The implication is that the municipals are not just "non profit", but operating at a (significant) loss. Is this "funded by taxes" aspect usually true?
At least for the case of the Sacramento area electrical company, no. PG&E is substantially more expensive, although I don't know how far-flung rural distribution is funded - by all rate payers, or if there is some kind of govt subsidy to encourage rural distribution. (by rural, I don't mean the parts of Yolo and El Dorado counties that are 10 to 15 miles outside of Sacramento county, I mean areas like the Sierra and Siskiyou mountains)
Exactly. Why, as a consumer, do I care that Comcast needs to keep its shareholders satisfied by generating profits? If that need drives them to provide better QoS at lower cost than a municipal option, then great. If it doesn't, then that's their problem.
While I don't really disagree with most of your above points, I will say that when it works (Chattanooga) it really is fantastic. Their internet arm is already profitable all on its own and they've apparently leveraged it to MASSIVELY improve the quality of their electric grid as well. If there's a better ISP anywhere else in the US I'd love to hear about them since I currently believe they do not exist.
I remember the day in US when the consumer was king, and its interests were second to all others (govt, big business, etc). Sadly that day has passed. Without getting too political, the root cause is unrestrained campaign giving.
It's interesting that most people (at least around here) point to unrestrained campaign giving, rather than the fact that government even has the regulatory authority to do what it does. Of course, we have both, and stopping either one would in theory stop the other, but it's interesting that people always seem to point exclusively at one or the other. I wonder if there's some correlation between what angle people take and what their broader political leanings are.
I remember 30 years ago in the UK being envious of US telecom regulation. The US had free local calls - unheard of in the UK then and you could connect modems to the phone line. In the UK that was banned as the lines were all owned by the government monopoly and could not be touched so you had to put an acoustic coupler on the phone handset, believe it or not. Now the UK surprisingly seems to have better telecom regs than the US.
Are you sure the handset-suction-cup thing wasn't just the average technology 30 years ago? Because while I was too young to know about that, I distinctly remember seeing it in use here in USA at that time.
Atleast in areas where the laws permit, why isn't a competitor, e.g. Google Fiber, not taking advantage of this clearly prevalent customer dissatisfaction with Comcast/TWC etc?
Also, some people seem to say that laying Fiber/infrastructure has costs which may be the reason. Then what happened to the wireless technologies which were presented as options for covering a city with connectivity? There was so much chatter about Wi-Max and such technologies - why are they are not being researched/refined/pushed? One of the best example of the vast advantage of penetration of wireless vs wired in terms of speed of deployment and impact is in India - especially rural areas where one can't expect clean drinking water but the cellphone signal is strong. Everytime somebody complains that in smaller towns in US that Comcast is the only choice in such places due to their infrastructure, assuming there are no laws prohibiting wireless competition, wireless should be the best option, no? So what am I missing (seriously)?

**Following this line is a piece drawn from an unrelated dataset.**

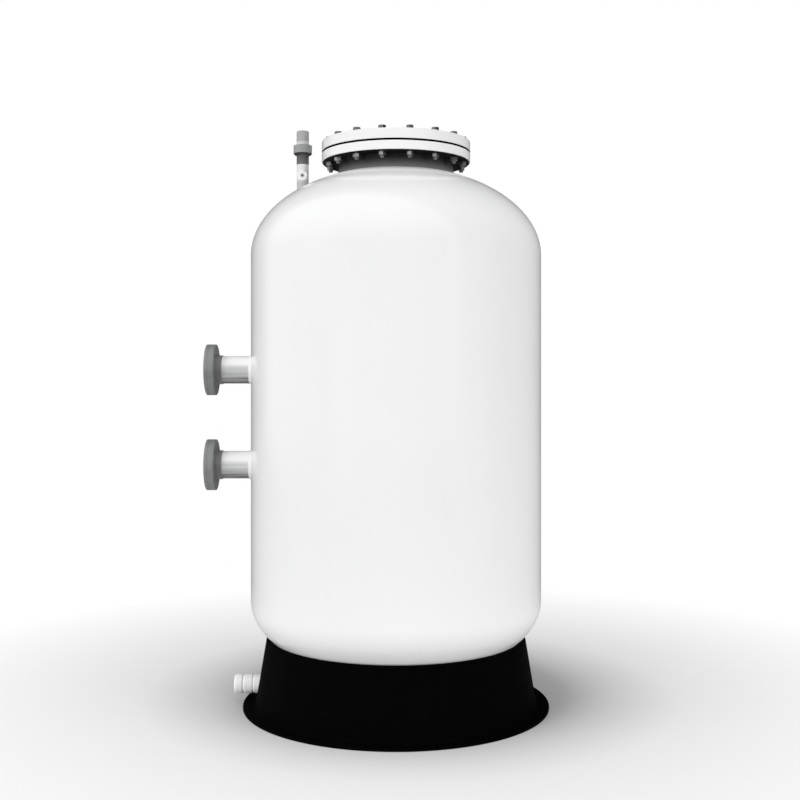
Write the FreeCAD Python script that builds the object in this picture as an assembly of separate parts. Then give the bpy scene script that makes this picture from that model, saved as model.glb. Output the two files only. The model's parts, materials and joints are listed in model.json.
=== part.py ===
import FreeCAD, Part
import math
import os

# Vertical sand filter for water: a glass fibre tank on a moulded base skirt, filled through a bolted
# manhole, with two flanged side connections, a vent on the dome and a drain under the dish.
# Lengths are in millimetres. The origin is on the tank's axis at floor level, +Z is up, the side
# connections point to -X and the front of the filter faces -Y.

V = FreeCAD.Vector

# Fits used all over the filter
BOND_GAP = 0.3          # room for adhesive or laminate between two bonded or seated curved faces
RUNNING_GAP = 0.05      # radial play of a screw thread or guide
GRAIN_GAP = 0.6         # the filter bed stays this far from the walls and pipes it surrounds

# Tank: a bottom dish, a straight wall and a top dome, bonded at two seams
TANK_RADIUS = 525.0
TANK_WALL = 10.0
DOME_START_Z = 1624.0
DOME_RISE = 320.0
DISH_START_Z = 384.0
DISH_DROP = 268.0

# Base skirt
LIP_INSET = 71.0        # the top lip meets the dish this far in from the tank's side
LIP_WIDTH = 14.0
LIP_ROUND = 11.0
SEAT_WIDTH = 24.0
SEAT_DEPTH = 14.0
SEAT_HAUNCH = 20.0
SKIRT_TAPER = 9.47      # degrees
SKIRT_WALL = 12.0
FOOT_WIDTH = 43.9
FOOT_THICKNESS = 9.5
FOOT_EDGE_ROUND = 4.0
FOOT_FILLET = 12.0

# Manhole
NECK_RADIUS = 210.0
NECK_WALL = 10.0
NECK_HEIGHT = 52.7      # from the dome's crown to the flange's top
NECK_LAP = 8.0          # how far the neck reaches below the dome's inside
NECK_FOOT_WIDTH = 15.0
NECK_FOOT_HEIGHT = 13.0
NECK_FOOT_LIP = 2.0
NECK_FOOT_ROUND = 10.0
FLANGE_WIDTH = 60.0     # from the neck's outside to the rim
FLANGE_THICKNESS = 31.0
FLANGE_ROUND = 2.5
GASKET_THICKNESS = 6.8
GASKET_SETBACK = 1.5
COVER_THICKNESS = 35.7
COVER_ROUND = 3.0
BACKING_THICKNESS = 3.0
BACKING_SETBACK = 4.0
BOLT_COUNT = 16
BOLT_OFFSET = 35.0      # from the neck's outside to the bolt circle
BOLT_RADIUS = 8.0
BOLT_LENGTH = 101.0
BOLT_HOLE_RADIUS = 9.0
HEX_ACROSS_FLATS = 24.0
HEAD_HEIGHT = 10.0
NUT_HEIGHT = 13.4
WASHER_RADIUS = 15.0
WASHER_THICKNESS = 3.0
MANHOLE_RADIUS = NECK_RADIUS + FLANGE_WIDTH
BOLT_CIRCLE_RADIUS = NECK_RADIUS + BOLT_OFFSET
FLANGE_TOP_Z = DOME_START_Z + DOME_RISE + NECK_HEIGHT
COVER_TOP_Z = FLANGE_TOP_Z + GASKET_THICKNESS + COVER_THICKNESS

# Side connections. A name that ends in S is a distance outwards from the tank's axis
INLET_Z = 1213.0
OUTLET_Z = 867.0
NOZZLE_RADIUS = 50.0
NOZZLE_BORE = 38.0
NOZZLE_INSIDE = 25.0
NOZZLE_REACH = 105.0
NOZZLE_STEP_WALL = 12.0
FLARE_WIDTH = 8.0
FLARE_HEIGHT = 8.0
FLARE_LIP = 2.0
STUB_STEP = 2.5
STUB_COLLAR_LENGTH = 24.0
SIDE_FLANGE_RADIUS = 92.5
SIDE_RING_THICKNESS = 22.0
SIDE_FACE_THICKNESS = 12.0
SIDE_EDGE_ROUND = 1.2
SIDE_BOLT_COUNT = 4
SIDE_BOLT_CIRCLE_RADIUS = 72.5
SIDE_BOLT_HOLE_RADIUS = 9.0
NOZZLE_INNER_S = TANK_RADIUS - NOZZLE_INSIDE
NOZZLE_OUTER_S = TANK_RADIUS + NOZZLE_REACH
STUB_RADIUS = NOZZLE_RADIUS + STUB_STEP

# Inside piping
PIPE_RADIUS = 37.5
PIPE_WALL = 3.6
ELBOW_WALL = 5.5
ELBOW_BEND = 60.0
ELBOW_LEG = 100.0
SOCKET_DEPTH = 38.0
RISER_INSET = 145.0
RISER_HEIGHT = 237.0    # from the inlet up to the cross pipe
DIFFUSER_RADIUS = 120.0
DIFFUSER_RISE = 44.0
DIFFUSER_WALL = 4.0
DIFFUSER_THROAT_ROUND = 16.0
HEADER_DROP = 84.0      # from the dish's seam down to the header
HEADER_INSET = 130.0
CAP_DEPTH = 30.0
CAP_WALL = 6.0
ELBOW_RADIUS = PIPE_RADIUS + ELBOW_WALL
RISER_X = RISER_INSET - TANK_RADIUS
CROSS_Z = INLET_Z + RISER_HEIGHT
HEADER_Z = DISH_START_Z - HEADER_DROP
HEADER_END_X = TANK_RADIUS - HEADER_INSET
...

Well for one thing, there's a big difference between a 9.6kbps cellphone voice call (and thus data channel) and 20 mbps+ data.
Wireless sucks. It is a bad solution to everything except where some much larger problem exists (i.e. you are on a plane).
Wireless seems good in India because the networks are not highly demanded - and are expensive to boot so volume is managed. Wireless seems to grow quickly because you throw up a tower and declare "50,000 people now have access!", and telephone service is still kind of a big deal.
But that's all you get from it. You can't provide a 20mbps pipe to those 50,000 people - not even close.
But India is poverty stricken. The electricity grid is bad. And there's the lawlessness that comes with poverty (heard of copper thieves?). Wireless towers are easy central locations to power and protect. Thousands of miles of copper or fiber is not.
I'm all for people owning their own last mile for all kinds of services, if that's what they wish to do. Cooperatives are a great thing.
And the marketplace where these coops buy their internet access, electricity or water can still be competitive. It would actually be MORE competitive than the monopolies handed out by governments that you cannot easily leave.
And the decision to grant such a monopoly or revoke or allow an increase would not be in hands of the few. It would be in many different collections of hands and be much harder to pay off all those hands for some sweetheart deal.
I'm no expert, but I think it would be a shame if small struggling ISPs get the short end of the stick. It's hard for me to make a judgement on this specifically.
OT: this post is the 4th result in Google. Comment on HN indexed within 35 minutes. Crazy.
It kind of sucks for companies like that, but competition is good.
In an ideal situation you'd have "the people" own the pipes which they then rent at cost to commercial providers. In practice this would usually be via local government, but I'd prefer it via some kind of mutual society (where residents own a share, is open only to residents, and which is sold along with the property).
The UK has a variation of this model, called "local loop unbundling" (http://www.openreach.co.uk/orpg/home/products/llu/llu.do). The infra was originally built by the state telco BT, which was then privatized. To create competition they introduced LLU, which forced BT to allow competition access to the pipes.
Two points - someone has to maintain the network; holes need digging, kit needs buying, upgrading and monitoring. This cannot be free. It could be a government utility, but paying for it would then come out of taxes and the choice would be between paying for that, aircraft carriers or incubators.
Second, networks are designed to deliver different things at different price points. Running a web service at the end of a residential connection does not make economic sense compared to running it in a datacentre connected directly to a peering point on 40gig-e.
I did a quick search to see pricing for EPB's internet service and wow is it cheap[1]. The two plans listed on the site are 100 Mbps for $57.99/mo or 1Gpbs $69.99/mo. Oh and both plans are symmetric so you get that for upload as well.
I don't know of any city where the local cable co offers anything like that, let alone at those price points. No wonder they want to block this through legislation; competing in the market would not be pleasant for them.